There is no passenger ferry service between Tanzania and Uganda on Lake Victoria.
The venerable MV Liemba has been plying the waters of Lake Tanganyika for more than a century on one of Africa’s classic adventure journeys. It connects Kigoma with Mpulungu in Zambia every other week (in theory), with prices for 1st/2nd/economy class costing US$105/95/75 (payment must be in US dollars cash). The trip takes at least 40 hours and stops en route at various lakeshore villages, including Lagosa (for Mahale Mountains National Park; US$40 for 1st class from Kigoma), Kipili (US$75) and Kasanga (southwest of Sumbawanga; US$100). In theory, departures from Kigoma are every second Wednesday at 4pm, reaching Mpulungu Friday morning. Departures from Mpulungu are (again, in theory) on every second Friday afternoon at about 2pm, arriving back in Kigoma on Sunday afternoon. Delays are common.
Food, soft drinks, beer and bottled water are sold on board, but it’s a good idea to bring supplements. First class is surprisingly comfortable, with two clean bunks, a window and a fan. Second-class cabins (four bunks) are poorly ventilated and uncomfortable. There are seats for third (economy) class passengers, but it’s more comfortable to find deck space for sleeping. Keep watch over your luggage. Booking early is advisable, but not always necessary, as 1st-class cabins are usually available. There are also two VIP cabins, one with private bathroom.

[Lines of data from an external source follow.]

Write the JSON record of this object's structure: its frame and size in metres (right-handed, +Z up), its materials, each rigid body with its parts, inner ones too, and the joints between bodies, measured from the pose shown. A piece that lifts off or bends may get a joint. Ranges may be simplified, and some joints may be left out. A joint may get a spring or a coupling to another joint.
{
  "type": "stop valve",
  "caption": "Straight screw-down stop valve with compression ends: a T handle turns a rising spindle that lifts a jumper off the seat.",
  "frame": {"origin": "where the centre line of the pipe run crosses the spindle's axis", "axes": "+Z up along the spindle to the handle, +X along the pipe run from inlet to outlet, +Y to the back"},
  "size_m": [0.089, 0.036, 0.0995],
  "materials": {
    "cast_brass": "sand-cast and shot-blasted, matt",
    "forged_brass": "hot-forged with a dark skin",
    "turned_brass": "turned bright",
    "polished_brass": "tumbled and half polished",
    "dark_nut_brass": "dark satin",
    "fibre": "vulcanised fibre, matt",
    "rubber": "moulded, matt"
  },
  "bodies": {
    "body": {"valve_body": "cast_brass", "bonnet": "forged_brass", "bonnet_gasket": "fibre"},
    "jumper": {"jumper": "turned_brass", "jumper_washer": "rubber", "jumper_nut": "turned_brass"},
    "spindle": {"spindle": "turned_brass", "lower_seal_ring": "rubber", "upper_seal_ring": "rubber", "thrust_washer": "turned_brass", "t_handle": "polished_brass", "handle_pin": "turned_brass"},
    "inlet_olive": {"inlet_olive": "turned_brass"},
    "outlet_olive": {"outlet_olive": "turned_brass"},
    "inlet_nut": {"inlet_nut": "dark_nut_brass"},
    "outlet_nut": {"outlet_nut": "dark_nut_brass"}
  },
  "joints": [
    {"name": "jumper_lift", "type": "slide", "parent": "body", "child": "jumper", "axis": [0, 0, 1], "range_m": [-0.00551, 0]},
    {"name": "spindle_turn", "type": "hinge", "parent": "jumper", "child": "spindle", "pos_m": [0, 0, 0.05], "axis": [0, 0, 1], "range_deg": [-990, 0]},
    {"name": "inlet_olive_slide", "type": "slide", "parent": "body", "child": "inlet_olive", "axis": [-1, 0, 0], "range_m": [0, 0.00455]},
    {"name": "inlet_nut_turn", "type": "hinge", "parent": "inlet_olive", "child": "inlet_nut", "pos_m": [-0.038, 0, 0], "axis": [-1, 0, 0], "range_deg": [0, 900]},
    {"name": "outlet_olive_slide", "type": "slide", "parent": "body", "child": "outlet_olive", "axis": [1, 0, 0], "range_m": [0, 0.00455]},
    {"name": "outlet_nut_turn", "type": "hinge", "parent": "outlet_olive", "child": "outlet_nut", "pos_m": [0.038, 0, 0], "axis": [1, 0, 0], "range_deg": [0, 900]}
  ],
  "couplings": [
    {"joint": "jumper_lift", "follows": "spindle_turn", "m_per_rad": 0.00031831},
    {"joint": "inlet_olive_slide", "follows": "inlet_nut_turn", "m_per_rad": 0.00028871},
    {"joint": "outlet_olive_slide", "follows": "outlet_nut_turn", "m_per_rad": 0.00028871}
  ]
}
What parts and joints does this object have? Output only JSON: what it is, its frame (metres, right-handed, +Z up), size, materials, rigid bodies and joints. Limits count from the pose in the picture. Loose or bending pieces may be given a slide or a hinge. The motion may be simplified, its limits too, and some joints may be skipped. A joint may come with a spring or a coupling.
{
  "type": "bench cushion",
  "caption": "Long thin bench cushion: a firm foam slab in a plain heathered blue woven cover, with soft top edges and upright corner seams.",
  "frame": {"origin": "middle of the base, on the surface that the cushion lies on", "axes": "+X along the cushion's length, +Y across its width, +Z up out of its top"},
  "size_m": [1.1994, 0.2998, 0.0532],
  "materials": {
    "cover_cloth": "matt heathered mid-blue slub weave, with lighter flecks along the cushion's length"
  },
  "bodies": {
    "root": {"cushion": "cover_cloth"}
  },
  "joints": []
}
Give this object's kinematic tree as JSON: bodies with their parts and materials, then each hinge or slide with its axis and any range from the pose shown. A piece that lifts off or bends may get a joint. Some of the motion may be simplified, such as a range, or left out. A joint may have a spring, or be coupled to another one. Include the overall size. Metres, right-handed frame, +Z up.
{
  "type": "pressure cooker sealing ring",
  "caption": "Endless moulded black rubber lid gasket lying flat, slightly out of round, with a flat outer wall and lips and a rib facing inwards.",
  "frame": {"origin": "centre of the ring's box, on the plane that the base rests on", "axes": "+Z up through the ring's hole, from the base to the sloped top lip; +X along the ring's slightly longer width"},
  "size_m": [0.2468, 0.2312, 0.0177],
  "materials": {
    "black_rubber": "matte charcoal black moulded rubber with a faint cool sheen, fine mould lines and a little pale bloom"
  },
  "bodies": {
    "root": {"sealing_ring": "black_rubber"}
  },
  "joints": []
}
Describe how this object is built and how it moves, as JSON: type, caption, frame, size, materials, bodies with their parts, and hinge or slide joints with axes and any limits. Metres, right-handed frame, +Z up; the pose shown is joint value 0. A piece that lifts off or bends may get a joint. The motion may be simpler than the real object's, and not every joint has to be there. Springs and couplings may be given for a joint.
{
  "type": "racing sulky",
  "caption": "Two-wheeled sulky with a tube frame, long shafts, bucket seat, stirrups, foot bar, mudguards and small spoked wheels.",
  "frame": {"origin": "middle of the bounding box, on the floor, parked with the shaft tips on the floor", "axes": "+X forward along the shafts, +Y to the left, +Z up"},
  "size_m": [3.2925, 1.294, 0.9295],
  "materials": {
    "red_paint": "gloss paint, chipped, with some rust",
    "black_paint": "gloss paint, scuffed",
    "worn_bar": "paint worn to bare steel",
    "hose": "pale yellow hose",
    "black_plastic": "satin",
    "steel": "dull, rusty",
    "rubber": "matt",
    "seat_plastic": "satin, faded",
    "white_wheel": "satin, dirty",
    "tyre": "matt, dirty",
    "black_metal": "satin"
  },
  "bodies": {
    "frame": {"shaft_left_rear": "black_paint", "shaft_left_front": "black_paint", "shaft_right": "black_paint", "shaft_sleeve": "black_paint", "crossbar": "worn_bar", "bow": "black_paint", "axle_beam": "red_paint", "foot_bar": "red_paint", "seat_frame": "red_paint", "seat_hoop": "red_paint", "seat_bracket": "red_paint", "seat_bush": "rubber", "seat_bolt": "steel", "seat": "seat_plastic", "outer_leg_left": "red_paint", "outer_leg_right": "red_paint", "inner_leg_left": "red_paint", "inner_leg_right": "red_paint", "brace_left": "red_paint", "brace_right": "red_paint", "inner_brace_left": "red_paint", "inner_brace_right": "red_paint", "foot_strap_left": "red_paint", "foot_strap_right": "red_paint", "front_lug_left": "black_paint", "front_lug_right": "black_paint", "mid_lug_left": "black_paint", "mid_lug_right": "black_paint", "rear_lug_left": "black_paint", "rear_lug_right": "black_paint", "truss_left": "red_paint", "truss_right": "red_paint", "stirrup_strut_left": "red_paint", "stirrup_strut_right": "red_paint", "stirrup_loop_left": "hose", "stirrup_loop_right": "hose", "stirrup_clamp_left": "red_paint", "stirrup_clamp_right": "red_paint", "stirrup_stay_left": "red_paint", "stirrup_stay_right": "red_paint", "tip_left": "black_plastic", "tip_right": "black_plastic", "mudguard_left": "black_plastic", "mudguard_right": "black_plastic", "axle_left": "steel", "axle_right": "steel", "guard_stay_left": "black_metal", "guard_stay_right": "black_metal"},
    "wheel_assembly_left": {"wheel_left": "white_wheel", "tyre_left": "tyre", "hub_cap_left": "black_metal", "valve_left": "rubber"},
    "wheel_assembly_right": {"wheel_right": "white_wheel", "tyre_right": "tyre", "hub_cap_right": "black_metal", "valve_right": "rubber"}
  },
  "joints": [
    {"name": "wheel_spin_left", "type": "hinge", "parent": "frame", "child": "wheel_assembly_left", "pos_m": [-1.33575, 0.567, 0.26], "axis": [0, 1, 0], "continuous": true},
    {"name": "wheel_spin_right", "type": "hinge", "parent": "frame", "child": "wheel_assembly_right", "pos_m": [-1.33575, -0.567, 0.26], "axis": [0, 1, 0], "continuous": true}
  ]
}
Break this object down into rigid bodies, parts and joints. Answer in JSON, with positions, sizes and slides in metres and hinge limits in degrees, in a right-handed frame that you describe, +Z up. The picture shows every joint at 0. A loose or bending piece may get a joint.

There are docks at a handful of ports, including Kigoma, Kipili, Kasanga and Mpulungu, but at all other stops you’ll need to disembark in the middle of the lake, exiting from a door in the side of the boat into small boats that take you to shore. While it may sound adventurous, it can be rather nerve-racking at night, and if the lake is rough.
For those coming from Zambia, there is usually a Tanzanian immigration officer on board to assist with processing visas.
At the time of writing the Liemba was scheduled to undergo major renovations, and schedules are likely to be curtailed or changed; enquire first before setting your plans.